- [Instruction]:
Everything from the line containing "radio_y - 0.4)" down to the line containing "bpy.data.objects.remove(obj)" is to be returned exactly; include both boundary lines and leave out all others.

## START Stored data

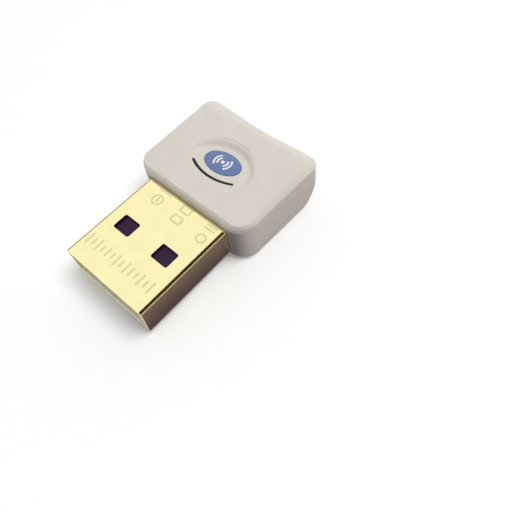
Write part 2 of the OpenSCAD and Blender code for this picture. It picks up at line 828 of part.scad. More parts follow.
// Gull-wing lead, drawn in Y and Z: foot on the board, riser, shoulder into the body
module gull_lead(body_half, width, reach, shoulder_z) {
    metal = 0.14;
    foot = reach * 0.55;
    tip = body_half + reach;
    run_across(width)
        polygon([
            [tip, 0], [tip, metal], [tip - foot + metal, metal],
            [tip - foot + metal, shoulder_z + metal], [body_half - 0.1, shoulder_z + metal],
            [body_half - 0.1, shoulder_z], [tip - foot, shoulder_z], [tip - foot, 0],
        ]);
}

// Moulded package with gull-wing leads: count of leads on each long side
module leaded_package(w, l, count, pitch) {
    stand = 0.08;
    lead_w = pitch * 0.4;
    reach = 0.6;
    translate([-w / 2, -l / 2, stand]) cube([w, l, package_h - stand]);
    for (flip = [0, 1], i = [0:count - 1])
        mirror([0, flip, 0]) translate([(i - (count - 1) / 2) * pitch, 0, 0])
            gull_lead(l / 2, lead_w, reach, package_h / 2);
}

module voltage_regulator() color("#26262a") under_board(board_w / 4, radio_y)
    leaded_package(small_w, small_l, 3, small_pitch);

module memory_chip() color("#26262a") under_board(-board_w / 4, radio_y - 0.4)
    leaded_package(memory_w, memory_w, 4, memory_pitch);

module surge_protector() color("#26262a") under_board(board_w / 10, led_y - 0.6)
    leaded_package(small_w, small_l, 3, small_pitch);

housing_top();
housing_bottom();
badge();
light_guide();
plug_shell();
plug_insulator();
contact_vbus();
contact_data_minus();
contact_data_plus();
contact_ground();
contact_solder();
leg_solder();
circuit_board();
radio_chip();
crystal();
antenna();
matching_coil();
status_light();
resistors();
capacitors();
ferrite_bead();
voltage_regulator();
memory_chip();
surge_protector();
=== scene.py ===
import math

import bpy
import numpy as np
from mathutils import Matrix, Vector


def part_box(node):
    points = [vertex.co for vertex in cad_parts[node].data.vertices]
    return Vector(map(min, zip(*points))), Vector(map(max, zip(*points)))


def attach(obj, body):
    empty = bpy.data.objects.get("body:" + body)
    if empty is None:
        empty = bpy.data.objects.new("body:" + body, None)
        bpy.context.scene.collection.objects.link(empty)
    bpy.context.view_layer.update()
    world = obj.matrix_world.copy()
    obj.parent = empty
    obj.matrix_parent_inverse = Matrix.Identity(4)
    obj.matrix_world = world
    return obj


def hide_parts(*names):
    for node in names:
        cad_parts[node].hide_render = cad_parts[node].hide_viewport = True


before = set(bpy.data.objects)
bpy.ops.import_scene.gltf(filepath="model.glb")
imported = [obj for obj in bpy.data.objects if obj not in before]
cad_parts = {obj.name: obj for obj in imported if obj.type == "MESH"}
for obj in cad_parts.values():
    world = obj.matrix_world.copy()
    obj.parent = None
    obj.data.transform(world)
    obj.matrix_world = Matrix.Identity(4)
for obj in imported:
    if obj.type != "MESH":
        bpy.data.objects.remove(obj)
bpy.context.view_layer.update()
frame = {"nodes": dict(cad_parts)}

bl_info = {
    "name": "USB radio stick",
    "version": (1, 0, 0),
    "blender": (4, 5, 0),
    "location": "3D View > Sidebar > Radio Stick",
    "description": "Builds the dressed pieces of a short USB radio stick over its CAD frame",
    "category": "Object",
}

MM = 0.001
BODY = "root"

# Sizes in millimetres that the solids already have, read back from the frame
STICK_LOW, STICK_HIGH = (np.array(corner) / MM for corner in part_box("housing_top"))
SHELL_LOW, SHELL_HIGH = (np.array(corner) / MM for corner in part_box("plug_shell"))
BODY_W = STICK_HIGH[0] - STICK_LOW[0]
BODY_H = STICK_HIGH[2]
FACE_Y, BACK_Y = STICK_LOW[1], STICK_HIGH[1]
TIP_Y = SHELL_LOW[1]
PLUG_W = SHELL_HIGH[0] - SHELL_LOW[0]
PLUG_LOW, PLUG_HIGH = SHELL_LOW[2], SHELL_HIGH[2]


# ------------------------------------------------------------------ settings

def length(name, description, default_mm, low_mm, high_mm):
    """A length setting, kept in metres as Blender does."""
    return bpy.props.FloatProperty(
        name=name, description=description, default=default_mm * MM,
        min=low_mm * MM, max=high_mm * MM, precision=5, subtype="DISTANCE", unit="LENGTH",
    )


def colour(name, description, default):
    """A linear colour setting."""
    return bpy.props.FloatVectorProperty(
        name=name, description=description, default=default,
        size=3, min=0.0, max=1.0, subtype="COLOR",
    )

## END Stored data

- [Output of the task]:
module memory_chip() color("#26262a") under_board(-board_w / 4, radio_y - 0.4)
    leaded_package(memory_w, memory_w, 4, memory_pitch);

module surge_protector() color("#26262a") under_board(board_w / 10, led_y - 0.6)
    leaded_package(small_w, small_l, 3, small_pitch);

housing_top();
housing_bottom();
badge();
light_guide();
plug_shell();
plug_insulator();
contact_vbus();
contact_data_minus();
contact_data_plus();
contact_ground();
contact_solder();
leg_solder();
circuit_board();
radio_chip();
crystal();
antenna();
matching_coil();
status_light();
resistors();
capacitors();
ferrite_bead();
voltage_regulator();
memory_chip();
surge_protector();
=== scene.py ===
import math

import bpy
import numpy as np
from mathutils import Matrix, Vector


def part_box(node):
    points = [vertex.co for vertex in cad_parts[node].data.vertices]
    return Vector(map(min, zip(*points))), Vector(map(max, zip(*points)))


def attach(obj, body):
    empty = bpy.data.objects.get("body:" + body)
    if empty is None:
        empty = bpy.data.objects.new("body:" + body, None)
        bpy.context.scene.collection.objects.link(empty)
    bpy.context.view_layer.update()
    world = obj.matrix_world.copy()
    obj.parent = empty
    obj.matrix_parent_inverse = Matrix.Identity(4)
    obj.matrix_world = world
    return obj


def hide_parts(*names):
    for node in names:
        cad_parts[node].hide_render = cad_parts[node].hide_viewport = True


before = set(bpy.data.objects)
bpy.ops.import_scene.gltf(filepath="model.glb")
imported = [obj for obj in bpy.data.objects if obj not in before]
cad_parts = {obj.name: obj for obj in imported if obj.type == "MESH"}
for obj in cad_parts.values():
    world = obj.matrix_world.copy()
    obj.parent = None
    obj.data.transform(world)
    obj.matrix_world = Matrix.Identity(4)
for obj in imported:
    if obj.type != "MESH":
        bpy.data.objects.remove(obj)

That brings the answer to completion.